You can then challenge them to think of sentences that would transform the stop T words you listed into a flap T. 

6. T Story Chain

For a more challenging activity, you might ask students to come up with sentences that contain a word with a specific T sound – all while telling a story. 

As the teacher, you’ll suggest the type of T sound – for example, the regular T. The first student has to say a sentence with the regular T in it. To make it more obvious to the rest of the class, they can also point out the specific word right after. The other students would then follow. 

This is how it might play out:

  • Teacher: Regular T.
    Student 1: There’s an old legend about a giant turtle. Turtle.
    Student 2: The turtle was friends with a toad. Toad.

As an added hint, you can keep a list of T-sound vocabulary visible the whole time while giving students the option of thinking of their own words. 

7. Tongue Twisters

There’s a reason why tongue twisters often appear as party games and ice-breakers just as much as you’ll see them in an English class – they’re fun! Tongue twisters can also be perfect for showing how a single phrase or sentence can have different T sounds.

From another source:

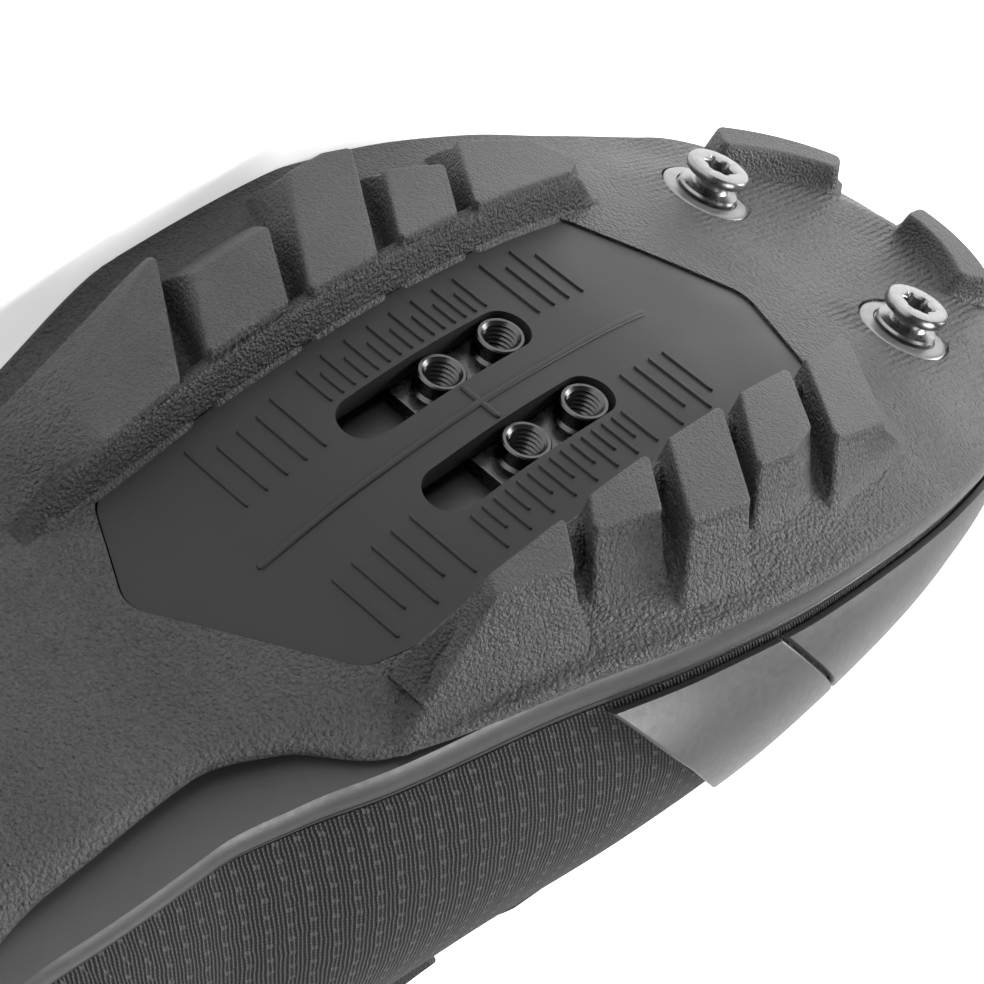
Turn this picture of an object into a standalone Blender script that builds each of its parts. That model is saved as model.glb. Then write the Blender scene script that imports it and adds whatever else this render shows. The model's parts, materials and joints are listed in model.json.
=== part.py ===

The following tongue twisters can make for a great T sound activity: 

  • Tie a knot, tie a knot.
    Tie a tight, tight knot.
    Tie a knot in the shape of a nought! 
  •  Betty Botter bought some butter.
    “But,” she said, “The butter’s bitter.
    If I put it in my batter,
    It will make my batter bitter.
    But a bit of better butter
    Will make my butter better.” 
  • Two tiny timid toads trying to trot to Tarrytown. 
  • No need to light a night-light on a light night like tonight.

You can point out the T sounds in each tongue twister before letting your students try them out. To increase the difficulty, you can have students say a tongue twister several times in a row while picking up the speed!


The three T sounds in English aren’t the most straightforward pronunciation topic to teach, especially since students might not even be able to tell them apart right away. However, you can make your class more interactive and introduce the T sound activities above to get students speaking confidently!